Distinguishing Between Different Types of Global State

The first step to organizing global state is to recognize the different types of state that could be stored globally.

The common attribute of all the types of global state is that the state could be consumed any component (app-wide).

Generally, there are 2 types of global state:

1) App-wide context that can be consumed by multiple experiences (i.e. an API response or an authenticated user's token)

2) App-wide context that is specific to a single experience but needs to be shared between components (i.e. a modal's visibility state)

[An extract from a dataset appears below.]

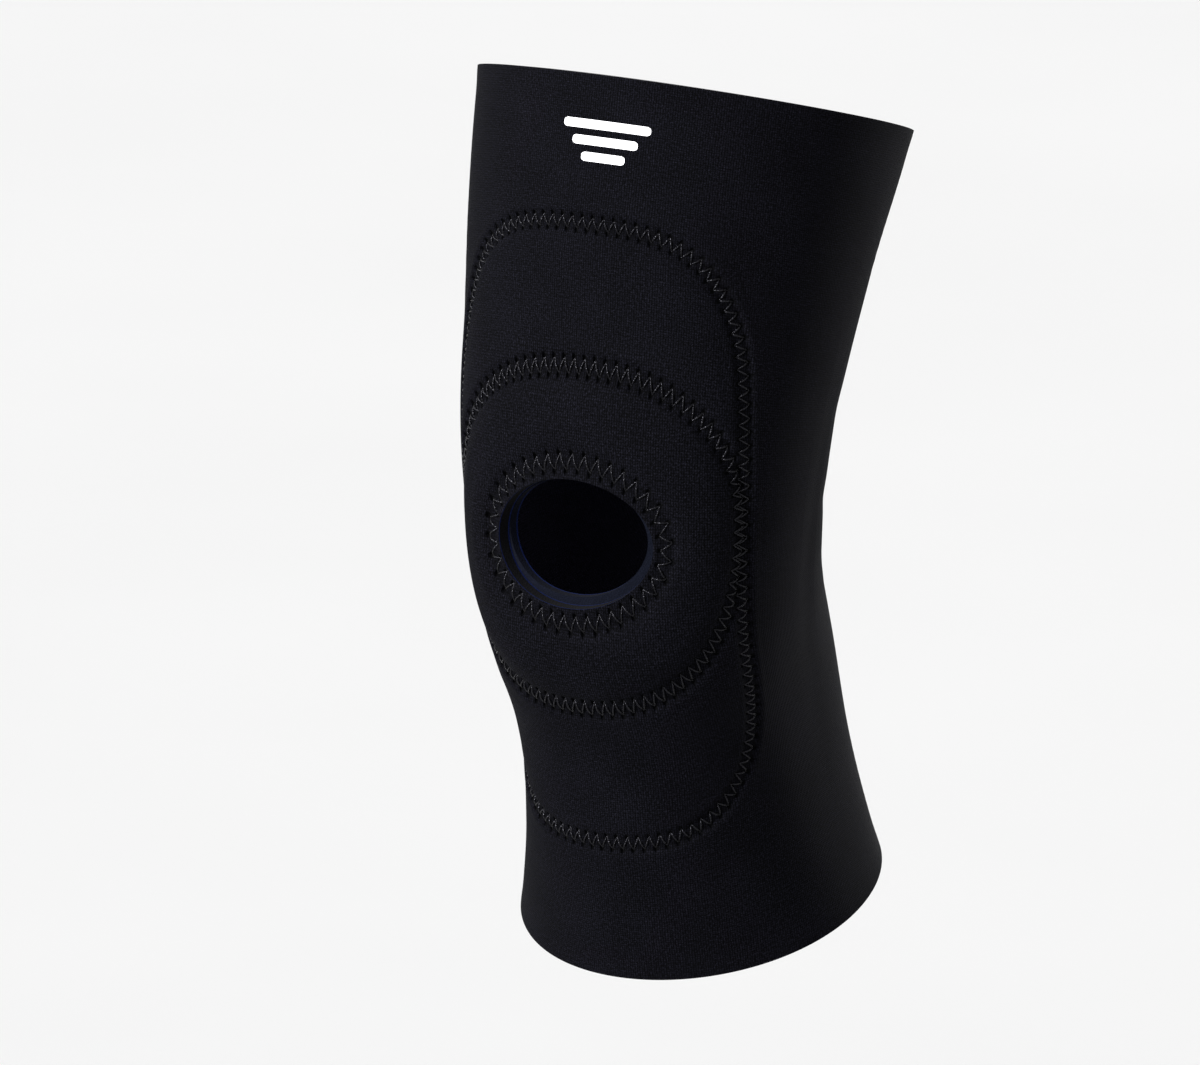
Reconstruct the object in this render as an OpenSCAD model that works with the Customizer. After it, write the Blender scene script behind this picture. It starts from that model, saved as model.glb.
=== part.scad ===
// Knee brace: a pull-on foam sleeve for one leg, open at the kneecap.
// It has a sewn-in front panel and a soft ring pad around the opening.
// Millimetres. The origin is the middle of the knee. +Z is up, the front faces -Y.
// The leg is slightly bent: the thigh and the shin both lean back (+Y) from the knee.

/* [Sleeve length and lean] */
// Length of the sleeve above the middle of the knee, along the leg
length_up = 138; // [120:150]
// Length of the sleeve below the middle of the knee, along the leg
length_down = 148; // [130:160]
// Backward lean of the thigh from upright
thigh_lean = 17; // [10:20]
// Backward lean of the shin from upright
shin_lean = 18; // [10:20]
// Length over which the leg turns from the knee into each lean
turn_length = 50; // [40:60]

/* [Sleeve shape: half width, front depth, back depth] */
// Section 150 below the knee
shape_below_150 = [63, 61, 62]; // [40:0.5:90]
// Section 110 below the knee
shape_below_110 = [53, 56, 69]; // [40:0.5:90]
// Section 70 below the knee
shape_below_70 = [50, 49, 72]; // [40:0.5:90]
// Section 30 below the knee
shape_below_30 = [56, 52, 60]; // [40:0.5:90]
// Section 10 above the knee
shape_above_10 = [62, 51, 51]; // [40:0.5:90]
// Section 50 above the knee
shape_above_50 = [66, 56, 50]; // [40:0.5:90]
// Section 90 above the knee
shape_above_90 = [70, 65, 58]; // [40:0.5:90]
// Section 130 above the knee
shape_above_130 = [74, 69, 72]; // [40:0.5:90]
// Section 170 above the knee, past the rim
shape_above_170 = [76, 72, 78]; // [40:0.5:90]
// How much squarer than an ellipse the section is at the knee
knee_squareness = 0.35; // [0:0.05:0.6]
// Distance along the leg over which the squareness fades
squareness_reach = 80; // [50:120]

/* [Layers of the wall] */
// Thickness of the outer knit
face_thickness = 0.5; // [0.4:0.1:1]
// Thickness of the foam core
core_thickness = 3.2; // [2.5:0.1:5]
// Thickness of the inner knit
lining_thickness = 0.5; // [0.4:0.1:1]
// Space left between one layer and the next
layer_gap = 0.45; // [0.3:0.05:0.6]
// Space left between the lining and the ring pad
pad_gap = 0.7; // [0.4:0.1:1]

/* [Kneecap opening] */
// Half width of the opening, around the leg
opening_half_width = 30.5; // [22:0.5:34]
// Half height of the opening, along the leg
opening_half_height = 17; // [15:0.5:28]
// Middle of the opening above the knee
opening_middle = -2.5; // [-5:0.5:5]
// Shift of the opening and the ring toward the outer side of the leg
ring_shift = 1.5; // [0:0.5:5]
// How much that shift grows per length up the leg
ring_lean = 0.08; // [0:0.01:0.2]

/* [Front panel and ring pad] */
// Half width of the panel seam, around the leg
panel_half_width = 63; // [50:0.5:75]
// Shift of the panel toward the outer side of the leg
panel_shift = 0.5; // [0:0.5:5]
// Top of the panel seam above the knee
panel_top = 88.5; // [80:0.5:110]
// Bottom of the panel seam below the knee
panel_bottom = 98.5; // [80:0.5:110]
// Thickness of the panel foam
panel_thickness = 2.6; // [2:0.1:4]
// Thickness of the knit on the panel
panel_knit_thickness = 0.6; // [0.4:0.1:1]
// Width of panel outside its seam
panel_margin = 5; // [3:8]
// Half width of the ring seam, around the leg
ring_half_width = 60.5; // [45:0.5:70]
// Half height of the ring seam, along the leg
ring_half_height = 46; // [35:0.5:60]
// Squareness of the panel seam: 2 is an ellipse
panel_squareness = 3.5; // [2:0.1:5]
// Squareness of the panel seam at its top corner on the inner side of the leg
panel_corner_squareness = 3; // [2:0.1:5]
// Squareness of the ring seam: 2 is an ellipse
ring_squareness = 2.4; // [2:0.1:5]
// Thickness of the ring pad
pad_thickness = 5; // [3:0.5:8]
// Space between the ring pad and the seams beside it
pad_inset = 4; // [3:0.5:6]
// Space left between the ring pad and the panel over it
panel_gap = 0.5; // [0.3:0.1:1]

/* [Stitching] */
// Width of each zigzag seam
seam_width = 5; // [3:0.5:7]
// Distance along a seam from one needle hole to the next
stitch_step = 5; // [3:0.5:7]
// Width of a thread
thread_width = 1; // [0.6:0.1:1.4]
// Thickness of a thread
thread_thickness = 0.5; // [0.3:0.1:0.8]
// Distance from the opening edge to the middle of its seam
opening_seam_inset = 4.5; // [4:0.5:8]
// Space left between the outer knit and the threads on it
thread_lift = 0.4; // [0.3:0.1:0.6]
// Space left between two threads where seams cross
crossing_gap = 0.3; // [0.3:0.1:0.6]
// Space left between the inner knit and the bobbin threads
bobbin_gap = 0.8; // [0.6:0.1:1.2]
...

Technically, we could distinguish between types of app-wide context that can be consumed by multiple experiences, leaving us with 3 types of global state:

1) App-wide context not tied to any specific experience or an API route/feature but consumable by multiple experiences (i.e. authenticated user)

2) App-wide context tied to a specific API route/feature and consumable by multiple experiences (i.e. API responses)

3) App-wide context tied to a specific experience (i.e. a modal's visibility state)

Understanding these different types of global state can help inform how we organize/structure the global state.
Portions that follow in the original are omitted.